Los ángeles según Francisco Umbral
Francisco Umbral afirmó que lo que más le interesaba en la vida eran la política, la literatura y las mujeres.
En sus libros/autobiografías/novelas desfila un personaje solo, que se levanta por la mañana, va a comprar el pan y regresa a su máquina de escribir, de la que por cierto, jamás salió, ni para comprar el pan siquiera. El hombre como máquina de escribir, escribir el mundo, su mundo. Si Borges o el Quijote nunca salieron de sus bibliotecas, Umbral nunca escapó de su escritura. Porque si bien es cierto que Umbral escribió mucho, también lo es que toda su literatura dependía de un cordón umbilical que tironeaba desde su ego, y así toda su construcción literaria se fundó en torno a su propia persona, a sus propias obsesiones y deseos. De él ha dicho Manuel Alberca: “Umbral fue un escritor obsesionado por la observación minuciosa y detenida de su propio yo. Da la impresión de no querer o no poder salir de su único tema: él mismo”. Quizá, todo escritor hace lo mismo, aunque algunos se esfuerzan más en disimularlo.
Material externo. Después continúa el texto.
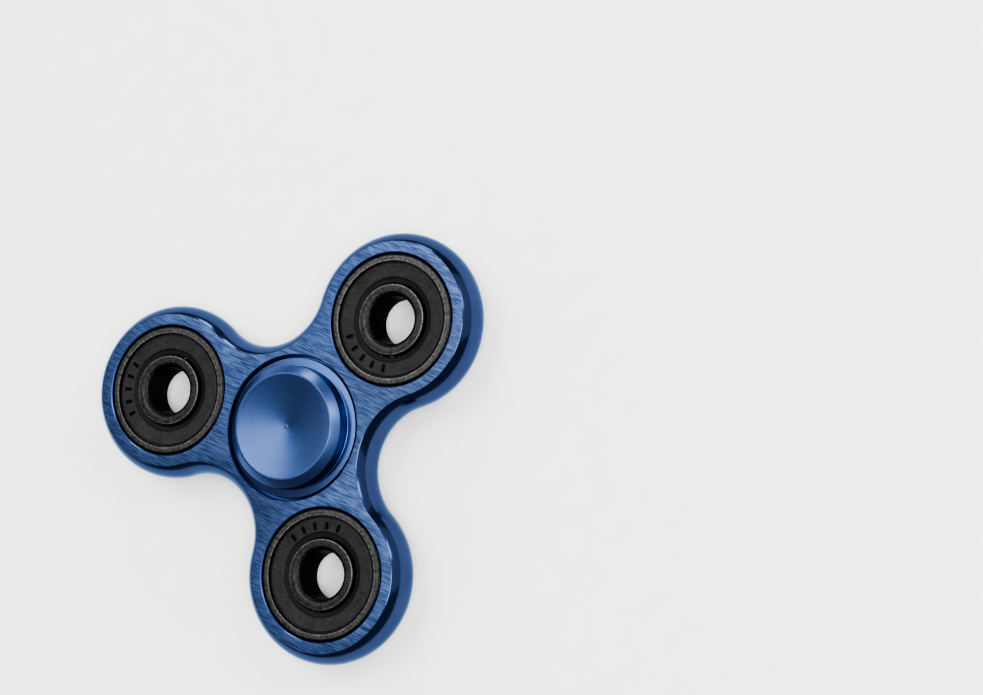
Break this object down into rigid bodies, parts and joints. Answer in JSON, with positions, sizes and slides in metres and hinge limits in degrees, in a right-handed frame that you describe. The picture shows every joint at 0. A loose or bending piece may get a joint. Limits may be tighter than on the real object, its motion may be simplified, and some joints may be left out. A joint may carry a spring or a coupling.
{
  "type": "fidget spinner",
  "caption": "Three-lobed finger spinner: an anodised metal body with a sealed ball bearing in each lobe turns freely between two dished, recessed finger caps.",
  "frame": {"origin": "on the spin axis, at the middle of the body's thickness, between the two finger caps", "axes": "+Z along the spin axis towards the upper cap; +X to the right, so one lobe points along -Y and the others lie at 30 and 150 degrees"},
  "size_m": [0.0728, 0.0669, 0.0132],
  "materials": {
    "anodised_body": "blue anodised, brushed faces and polished sides",
    "anodised_cap": "blue anodised, fine turned",
    "lobe_ring_steel": "dark, slightly worn bearing steel",
    "centre_ring_steel": "ground bearing steel",
    "ball_steel": "polished bearing balls",
    "seal_rubber": "matt black moulded rubber",
    "cage_nylon": "natural nylon"
  },
  "bodies": {
    "caps": {"upper_finger_cap": "anodised_cap", "lower_finger_cap": "anodised_cap", "centre_bearing_inner_ring": "centre_ring_steel"},
    "spinner": {"spinner_body": "anodised_body", "centre_bearing_outer_ring": "centre_ring_steel", "front_bearing_outer_ring": "lobe_ring_steel", "front_bearing_upper_seal": "seal_rubber", "front_bearing_lower_seal": "seal_rubber", "right_bearing_outer_ring": "lobe_ring_steel", "right_bearing_upper_seal": "seal_rubber", "right_bearing_lower_seal": "seal_rubber", "left_bearing_outer_ring": "lobe_ring_steel", "left_bearing_upper_seal": "seal_rubber", "left_bearing_lower_seal": "seal_rubber"},
    "centre_cage": {"centre_bearing_cage": "cage_nylon", "centre_bearing_ball_1": "ball_steel", "centre_bearing_ball_2": "ball_steel", "centre_bearing_ball_3": "ball_steel", "centre_bearing_ball_4": "ball_steel", "centre_bearing_ball_5": "ball_steel", "centre_bearing_ball_6": "ball_steel", "centre_bearing_ball_7": "ball_steel", "centre_bearing_ball_8": "ball_steel", "centre_bearing_ball_9": "ball_steel", "centre_bearing_ball_10": "ball_steel"},
    "front_inner_ring": {"front_bearing_inner_ring": "lobe_ring_steel"},
    "front_cage": {"front_bearing_cage": "cage_nylon", "front_bearing_ball_1": "ball_steel", "front_bearing_ball_2": "ball_steel", "front_bearing_ball_3": "ball_steel", "front_bearing_ball_4": "ball_steel", "front_bearing_ball_5": "ball_steel", "front_bearing_ball_6": "ball_steel", "front_bearing_ball_7": "ball_steel"},
    "right_inner_ring": {"right_bearing_inner_ring": "lobe_ring_steel"},
    "right_cage": {"right_bearing_cage": "cage_nylon", "right_bearing_ball_1": "ball_steel", "right_bearing_ball_2": "ball_steel", "right_bearing_ball_3": "ball_steel", "right_bearing_ball_4": "ball_steel", "right_bearing_ball_5": "ball_steel", "right_bearing_ball_6": "ball_steel", "right_bearing_ball_7": "ball_steel"},
    "left_inner_ring": {"left_bearing_inner_ring": "lobe_ring_steel"},
    "left_cage": {"left_bearing_cage": "cage_nylon", "left_bearing_ball_1": "ball_steel", "left_bearing_ball_2": "ball_steel", "left_bearing_ball_3": "ball_steel", "left_bearing_ball_4": "ball_steel", "left_bearing_ball_5": "ball_steel", "left_bearing_ball_6": "ball_steel", "left_bearing_ball_7": "ball_steel"}
  },
  "joints": [
    {"name": "spin", "type": "hinge", "parent": "caps", "child": "spinner", "pos_m": [0, 0, 0], "axis": [0, 0, 1], "continuous": true},
    {"name": "centre_cage_orbit", "type": "hinge", "parent": "caps", "child": "centre_cage", "pos_m": [0, 0, 0], "axis": [0, 0, 1], "continuous": true},
    {"name": "front_inner_ring_turn", "type": "hinge", "parent": "spinner", "child": "front_inner_ring", "pos_m": [0, -0.025, 0], "axis": [0, 0, 1], "continuous": true},
    {"name": "front_cage_orbit", "type": "hinge", "parent": "spinner", "child": "front_cage", "pos_m": [0, -0.025, 0], "axis": [0, 0, 1], "continuous": true},
    {"name": "right_inner_ring_turn", "type": "hinge", "parent": "spinner", "child": "right_inner_ring", "pos_m": [0.02165, 0.0125, 0], "axis": [0, 0, 1], "continuous": true},
    {"name": "right_cage_orbit", "type": "hinge", "parent": "spinner", "child": "right_cage", "pos_m": [0.02165, 0.0125, 0], "axis": [0, 0, 1], "continuous": true},
    {"name": "left_inner_ring_turn", "type": "hinge", "parent": "spinner", "child": "left_inner_ring", "pos_m": [-0.02165, 0.0125, 0], "axis": [0, 0, 1], "continuous": true},
    {"name": "left_cage_orbit", "type": "hinge", "parent": "spinner", "child": "left_cage", "pos_m": [-0.02165, 0.0125, 0], "axis": [0, 0, 1], "continuous": true}
  ],
  "couplings": [
    {"joint": "centre_cage_orbit", "follows": "spin", "ratio": 0.5834},
    {"joint": "front_cage_orbit", "follows": "front_inner_ring_turn", "ratio": 0.3677},
    {"joint": "right_cage_orbit", "follows": "right_inner_ring_turn", "ratio": 0.3677},
    {"joint": "left_cage_orbit", "follows": "left_inner_ring_turn", "ratio": 0.3677}
  ]
}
Las mujeres desfilan como sombras o maniquíes en este escenario privado de Umbral. Todas son imaginarias, o sea, reales. Algunas más que otras. En su novela Las ninfas, regresaba el autor al interregno de la infancia, una juventud imaginaria y pervertida por
los sueños y el amor, la nostalgia y las bellas ninfas de carne e imaginación.
En varios libros se ha acercado Umbral a este mundo de mujeres imaginarias. En Pío XII, la escolta mora y un general sin un ojo, de nuevo Francesillo Umbral se sumerge en el descubrimiento de los pecios del amor y el sexo. Comienza su inacabable sucesión de idilios con una terrenal Teresita para acabar teniendo trato carnal con su ángel de la guardia, “una niña morenucha de Murillo” y con un ángel hembra del noveno coro. Un ser espectral y lascivo pero virgen que del 23 de agosto al 23 de septiembre le atravesaba la luz del sol.
La amó, nos cuenta. Era de pelo rubio y largo y salvaje, con los ojos rientes/indiferentes, y una bella calavera. Hacía el amor brutal con este ángel hembra, con una bestialidad transformada en deseo, con una animalidad hecha sexo, amor, desenfreno, luces de colores, juventud de carne y pureza sucia. Un sexo sin nombre y sin realidad que tenía lugar en ese no-lugar que es el Cielo. ¿No es el amor un acontecimiento como la literatura, que no se puede ubicar más que en nosotros mismos?
Francesillo (Umbral) transitaba del barrio de su pueblo (la niñez es un pueblo que se ha perdido de los mapas) al cielo del amor. Se relacionaba con ángeles y poetas, borrachos y gentes presentes y seres históricos que se aparecían porque sí.
Pero sobre todo sentía Umbralillo que el amor no cabe en un cuerpo turgente de ninfa. El amor surca los cielos con alas de Ícaro para caer en picado en cuanto el fuego de la pasión lo funde como la cera.
Umbral-Francesillo estuvo siempre enamorado de un ángel sin nombre. Un ángel hembra que poseía a todas las hembras de carne y Channel que por el mundo hay. O sea, Umbral-Francesillo fue un aprendiz de arcángel cuyo pecado mayor fue someterse a la ligereza frágil y desdeñosa de los placeres de la vida, a esos paraísos artificiales/celestiales que tienen una puerta de marfil por la que escapan los sueños falsos, los amores imaginarios, las mujeres/querubes sin alas, con sexo, violentas, enamoradas/frágiles.